**** GIVEN INFORMATION ****

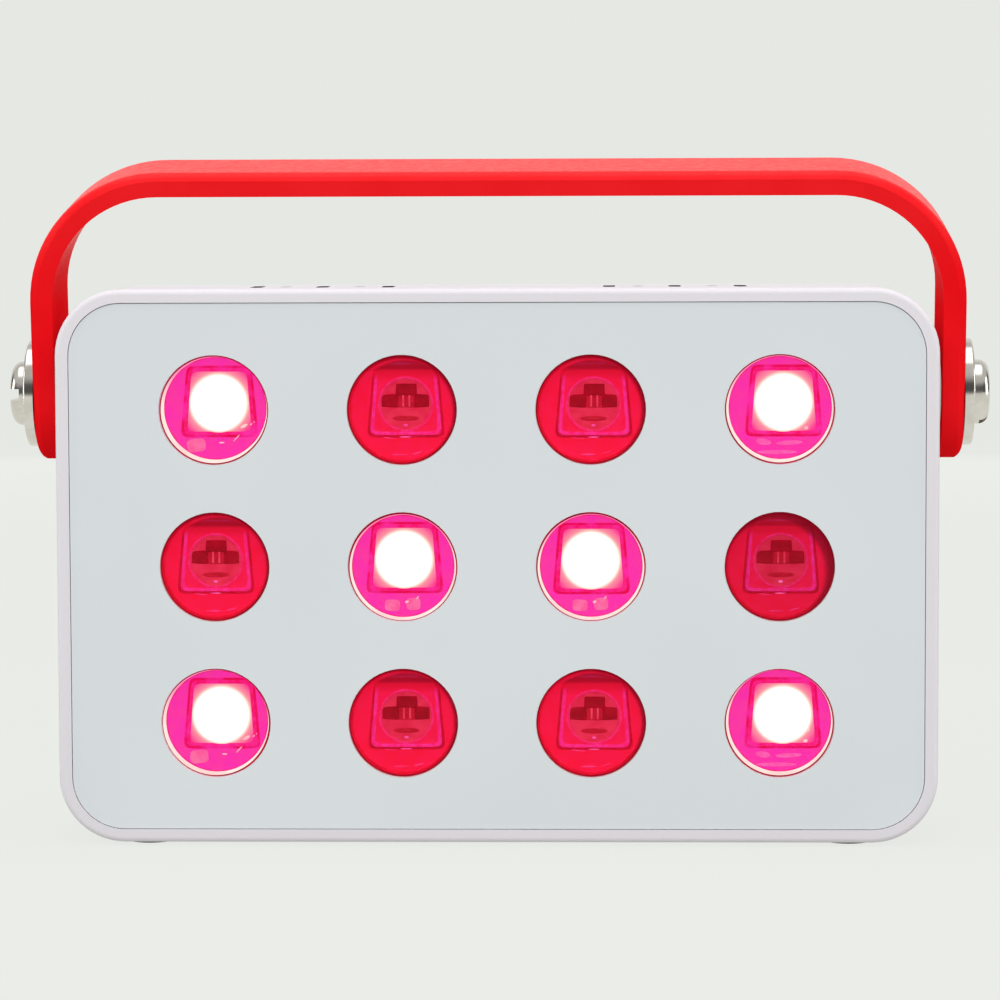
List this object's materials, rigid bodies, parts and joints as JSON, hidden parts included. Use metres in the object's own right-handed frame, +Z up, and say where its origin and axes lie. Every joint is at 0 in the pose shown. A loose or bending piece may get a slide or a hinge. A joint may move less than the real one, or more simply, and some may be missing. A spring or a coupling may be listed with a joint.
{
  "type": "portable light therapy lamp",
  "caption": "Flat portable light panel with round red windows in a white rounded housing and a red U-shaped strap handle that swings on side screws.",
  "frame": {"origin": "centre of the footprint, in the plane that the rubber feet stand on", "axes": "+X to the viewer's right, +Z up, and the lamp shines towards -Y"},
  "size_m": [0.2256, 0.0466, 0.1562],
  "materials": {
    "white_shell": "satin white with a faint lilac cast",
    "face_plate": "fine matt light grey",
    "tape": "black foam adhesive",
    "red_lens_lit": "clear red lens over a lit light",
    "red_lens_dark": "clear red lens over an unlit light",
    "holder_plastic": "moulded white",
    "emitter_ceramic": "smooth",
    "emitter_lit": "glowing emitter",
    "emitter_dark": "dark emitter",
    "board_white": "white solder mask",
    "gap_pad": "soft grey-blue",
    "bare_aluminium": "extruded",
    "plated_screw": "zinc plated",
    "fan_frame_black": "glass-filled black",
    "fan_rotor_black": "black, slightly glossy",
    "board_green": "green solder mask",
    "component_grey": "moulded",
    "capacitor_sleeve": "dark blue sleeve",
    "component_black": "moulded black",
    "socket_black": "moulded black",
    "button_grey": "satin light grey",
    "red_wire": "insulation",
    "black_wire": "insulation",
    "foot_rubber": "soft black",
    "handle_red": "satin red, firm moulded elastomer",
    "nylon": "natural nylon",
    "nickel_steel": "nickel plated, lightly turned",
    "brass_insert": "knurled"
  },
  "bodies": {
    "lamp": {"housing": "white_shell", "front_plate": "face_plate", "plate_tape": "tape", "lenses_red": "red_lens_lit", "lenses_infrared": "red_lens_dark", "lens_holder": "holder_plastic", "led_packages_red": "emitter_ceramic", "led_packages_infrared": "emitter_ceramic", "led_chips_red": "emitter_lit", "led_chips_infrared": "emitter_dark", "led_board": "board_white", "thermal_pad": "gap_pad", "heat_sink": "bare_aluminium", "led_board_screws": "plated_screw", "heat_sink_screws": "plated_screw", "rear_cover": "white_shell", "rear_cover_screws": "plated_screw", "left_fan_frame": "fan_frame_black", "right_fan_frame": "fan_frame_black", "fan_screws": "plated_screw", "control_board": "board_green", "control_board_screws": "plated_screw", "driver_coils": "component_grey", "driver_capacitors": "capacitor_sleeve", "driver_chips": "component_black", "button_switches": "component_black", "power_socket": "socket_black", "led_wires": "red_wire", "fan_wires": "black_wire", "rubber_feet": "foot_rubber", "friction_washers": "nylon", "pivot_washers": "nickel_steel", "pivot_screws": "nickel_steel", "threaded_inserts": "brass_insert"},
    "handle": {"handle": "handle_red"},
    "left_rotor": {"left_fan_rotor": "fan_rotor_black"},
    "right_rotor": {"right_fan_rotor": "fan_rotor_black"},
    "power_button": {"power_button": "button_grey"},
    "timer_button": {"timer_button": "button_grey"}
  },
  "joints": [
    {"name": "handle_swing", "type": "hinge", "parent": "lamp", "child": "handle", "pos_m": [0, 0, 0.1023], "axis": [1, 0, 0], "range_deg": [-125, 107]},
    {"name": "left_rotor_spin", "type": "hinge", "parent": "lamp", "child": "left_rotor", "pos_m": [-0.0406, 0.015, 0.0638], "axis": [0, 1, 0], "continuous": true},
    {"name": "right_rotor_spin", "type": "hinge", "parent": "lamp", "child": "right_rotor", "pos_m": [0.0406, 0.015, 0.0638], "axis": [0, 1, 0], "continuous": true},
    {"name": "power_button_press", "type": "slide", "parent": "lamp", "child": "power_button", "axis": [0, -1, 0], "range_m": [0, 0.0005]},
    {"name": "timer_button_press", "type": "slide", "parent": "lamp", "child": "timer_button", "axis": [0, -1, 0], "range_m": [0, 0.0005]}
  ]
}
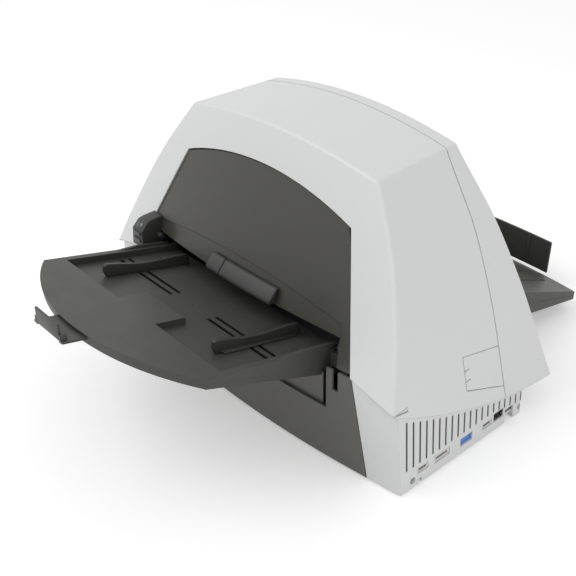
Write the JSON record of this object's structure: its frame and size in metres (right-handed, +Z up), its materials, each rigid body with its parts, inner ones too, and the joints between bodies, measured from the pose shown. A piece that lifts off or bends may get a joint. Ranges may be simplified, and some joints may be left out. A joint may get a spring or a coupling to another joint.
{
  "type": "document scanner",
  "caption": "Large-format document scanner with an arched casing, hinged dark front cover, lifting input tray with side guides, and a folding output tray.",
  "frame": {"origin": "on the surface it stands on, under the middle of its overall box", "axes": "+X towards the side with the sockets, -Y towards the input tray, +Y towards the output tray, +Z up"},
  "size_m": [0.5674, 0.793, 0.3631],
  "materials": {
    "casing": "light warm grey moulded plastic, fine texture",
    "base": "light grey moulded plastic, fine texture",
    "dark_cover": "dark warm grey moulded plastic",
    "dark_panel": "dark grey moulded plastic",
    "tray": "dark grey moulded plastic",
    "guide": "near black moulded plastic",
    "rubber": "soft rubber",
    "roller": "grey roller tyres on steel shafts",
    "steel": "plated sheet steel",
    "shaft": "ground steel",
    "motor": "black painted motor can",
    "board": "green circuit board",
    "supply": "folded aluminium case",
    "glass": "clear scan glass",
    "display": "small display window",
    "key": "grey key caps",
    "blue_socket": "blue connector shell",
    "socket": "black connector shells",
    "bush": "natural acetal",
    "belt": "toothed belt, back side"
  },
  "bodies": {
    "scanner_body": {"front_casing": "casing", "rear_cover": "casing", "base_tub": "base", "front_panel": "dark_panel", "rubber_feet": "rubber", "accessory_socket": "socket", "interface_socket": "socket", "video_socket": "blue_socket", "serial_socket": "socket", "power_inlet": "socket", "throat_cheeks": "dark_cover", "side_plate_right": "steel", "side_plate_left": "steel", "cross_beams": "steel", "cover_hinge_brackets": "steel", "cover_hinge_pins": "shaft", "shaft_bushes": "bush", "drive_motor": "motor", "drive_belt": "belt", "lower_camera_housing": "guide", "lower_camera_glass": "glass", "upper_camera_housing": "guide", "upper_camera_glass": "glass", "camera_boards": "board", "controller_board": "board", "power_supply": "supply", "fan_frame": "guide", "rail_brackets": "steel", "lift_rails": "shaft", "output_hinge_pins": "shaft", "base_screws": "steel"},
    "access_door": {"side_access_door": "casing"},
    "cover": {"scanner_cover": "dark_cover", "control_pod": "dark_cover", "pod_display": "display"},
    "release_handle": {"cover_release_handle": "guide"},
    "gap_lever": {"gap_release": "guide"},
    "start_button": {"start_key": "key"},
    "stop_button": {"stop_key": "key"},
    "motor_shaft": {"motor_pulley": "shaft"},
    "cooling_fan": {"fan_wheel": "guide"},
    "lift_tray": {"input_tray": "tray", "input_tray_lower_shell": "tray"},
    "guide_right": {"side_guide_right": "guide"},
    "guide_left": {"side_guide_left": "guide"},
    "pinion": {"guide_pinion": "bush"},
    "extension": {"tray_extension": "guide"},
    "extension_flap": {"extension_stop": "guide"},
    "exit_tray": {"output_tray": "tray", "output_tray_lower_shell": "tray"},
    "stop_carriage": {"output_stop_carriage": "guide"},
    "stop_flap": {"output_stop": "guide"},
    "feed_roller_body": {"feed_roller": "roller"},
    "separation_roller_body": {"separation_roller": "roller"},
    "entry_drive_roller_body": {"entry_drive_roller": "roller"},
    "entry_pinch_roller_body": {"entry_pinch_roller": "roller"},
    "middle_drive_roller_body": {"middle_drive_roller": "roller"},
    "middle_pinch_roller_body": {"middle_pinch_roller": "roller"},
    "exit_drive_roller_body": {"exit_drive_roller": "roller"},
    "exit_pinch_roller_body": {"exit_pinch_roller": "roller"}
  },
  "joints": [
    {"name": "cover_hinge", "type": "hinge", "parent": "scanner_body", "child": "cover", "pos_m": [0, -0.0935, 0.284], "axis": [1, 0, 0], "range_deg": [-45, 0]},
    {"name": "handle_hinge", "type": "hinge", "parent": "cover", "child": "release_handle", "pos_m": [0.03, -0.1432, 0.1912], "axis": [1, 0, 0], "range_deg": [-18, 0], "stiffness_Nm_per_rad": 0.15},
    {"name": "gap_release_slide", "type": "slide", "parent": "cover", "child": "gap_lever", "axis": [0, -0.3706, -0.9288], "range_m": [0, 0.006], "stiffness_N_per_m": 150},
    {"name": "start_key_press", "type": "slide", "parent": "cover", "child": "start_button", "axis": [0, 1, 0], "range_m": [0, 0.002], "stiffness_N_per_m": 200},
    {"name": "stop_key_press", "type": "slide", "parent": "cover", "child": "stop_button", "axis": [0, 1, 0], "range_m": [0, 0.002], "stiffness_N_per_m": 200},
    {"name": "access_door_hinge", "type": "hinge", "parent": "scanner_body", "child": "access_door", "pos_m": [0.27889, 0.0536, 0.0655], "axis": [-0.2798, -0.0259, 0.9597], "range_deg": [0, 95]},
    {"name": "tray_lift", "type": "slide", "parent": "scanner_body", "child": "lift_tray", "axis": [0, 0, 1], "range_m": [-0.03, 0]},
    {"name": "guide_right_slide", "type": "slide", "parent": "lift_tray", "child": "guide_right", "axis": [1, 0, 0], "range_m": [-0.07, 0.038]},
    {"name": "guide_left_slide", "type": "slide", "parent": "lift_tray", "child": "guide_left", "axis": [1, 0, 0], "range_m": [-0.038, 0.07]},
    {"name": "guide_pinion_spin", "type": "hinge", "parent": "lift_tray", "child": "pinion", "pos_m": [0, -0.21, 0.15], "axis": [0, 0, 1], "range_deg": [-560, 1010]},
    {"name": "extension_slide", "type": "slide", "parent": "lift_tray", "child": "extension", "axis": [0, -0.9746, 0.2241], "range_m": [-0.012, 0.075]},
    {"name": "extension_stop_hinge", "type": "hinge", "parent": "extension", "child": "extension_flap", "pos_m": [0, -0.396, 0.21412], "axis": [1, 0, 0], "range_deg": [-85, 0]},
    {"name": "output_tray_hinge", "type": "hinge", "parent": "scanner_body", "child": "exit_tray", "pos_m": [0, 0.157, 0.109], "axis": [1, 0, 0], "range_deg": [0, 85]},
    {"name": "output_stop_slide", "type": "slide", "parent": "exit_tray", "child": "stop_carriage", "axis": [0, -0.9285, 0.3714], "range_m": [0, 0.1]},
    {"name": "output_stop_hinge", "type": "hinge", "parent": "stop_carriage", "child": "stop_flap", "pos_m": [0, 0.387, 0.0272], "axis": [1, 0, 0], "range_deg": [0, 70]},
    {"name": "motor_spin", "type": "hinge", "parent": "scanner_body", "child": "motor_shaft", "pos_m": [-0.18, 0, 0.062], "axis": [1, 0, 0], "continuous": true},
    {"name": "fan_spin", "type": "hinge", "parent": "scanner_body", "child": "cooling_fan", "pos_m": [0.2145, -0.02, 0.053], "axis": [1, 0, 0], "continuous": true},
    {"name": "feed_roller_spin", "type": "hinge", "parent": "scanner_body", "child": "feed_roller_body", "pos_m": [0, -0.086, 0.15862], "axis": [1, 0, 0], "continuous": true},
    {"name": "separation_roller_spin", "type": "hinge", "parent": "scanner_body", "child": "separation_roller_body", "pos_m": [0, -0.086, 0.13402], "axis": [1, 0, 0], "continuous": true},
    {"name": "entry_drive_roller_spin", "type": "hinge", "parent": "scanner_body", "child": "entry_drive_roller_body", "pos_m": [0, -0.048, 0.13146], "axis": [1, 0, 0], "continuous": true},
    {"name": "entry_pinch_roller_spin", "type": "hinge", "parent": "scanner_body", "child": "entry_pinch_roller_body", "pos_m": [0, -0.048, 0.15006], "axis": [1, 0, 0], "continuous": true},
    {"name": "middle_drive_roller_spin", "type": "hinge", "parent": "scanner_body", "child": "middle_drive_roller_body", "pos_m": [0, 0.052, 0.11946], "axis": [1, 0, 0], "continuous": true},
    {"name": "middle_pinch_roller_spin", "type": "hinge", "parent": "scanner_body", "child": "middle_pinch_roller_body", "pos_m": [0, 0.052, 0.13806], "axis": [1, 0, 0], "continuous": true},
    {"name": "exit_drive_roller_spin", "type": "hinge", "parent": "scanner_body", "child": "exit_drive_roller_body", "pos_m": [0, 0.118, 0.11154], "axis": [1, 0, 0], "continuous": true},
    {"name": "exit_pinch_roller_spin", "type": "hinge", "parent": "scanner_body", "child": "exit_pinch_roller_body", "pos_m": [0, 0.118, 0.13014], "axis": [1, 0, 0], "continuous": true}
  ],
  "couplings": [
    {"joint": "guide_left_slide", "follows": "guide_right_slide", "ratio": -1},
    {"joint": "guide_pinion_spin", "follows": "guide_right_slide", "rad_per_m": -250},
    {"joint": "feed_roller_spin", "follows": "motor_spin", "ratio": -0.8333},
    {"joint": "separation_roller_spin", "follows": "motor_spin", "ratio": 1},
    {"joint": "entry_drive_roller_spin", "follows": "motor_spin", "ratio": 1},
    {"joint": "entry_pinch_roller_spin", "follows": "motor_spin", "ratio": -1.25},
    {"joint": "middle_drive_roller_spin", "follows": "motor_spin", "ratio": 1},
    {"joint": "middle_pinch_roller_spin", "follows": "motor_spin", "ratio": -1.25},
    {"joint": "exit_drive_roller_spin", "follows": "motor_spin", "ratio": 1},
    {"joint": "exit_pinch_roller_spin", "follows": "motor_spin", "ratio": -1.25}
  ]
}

****

REQUIREMENT -
Tell how many lines of the data above hold the string "object". Give only the number.

FINISHED ANSWER -
2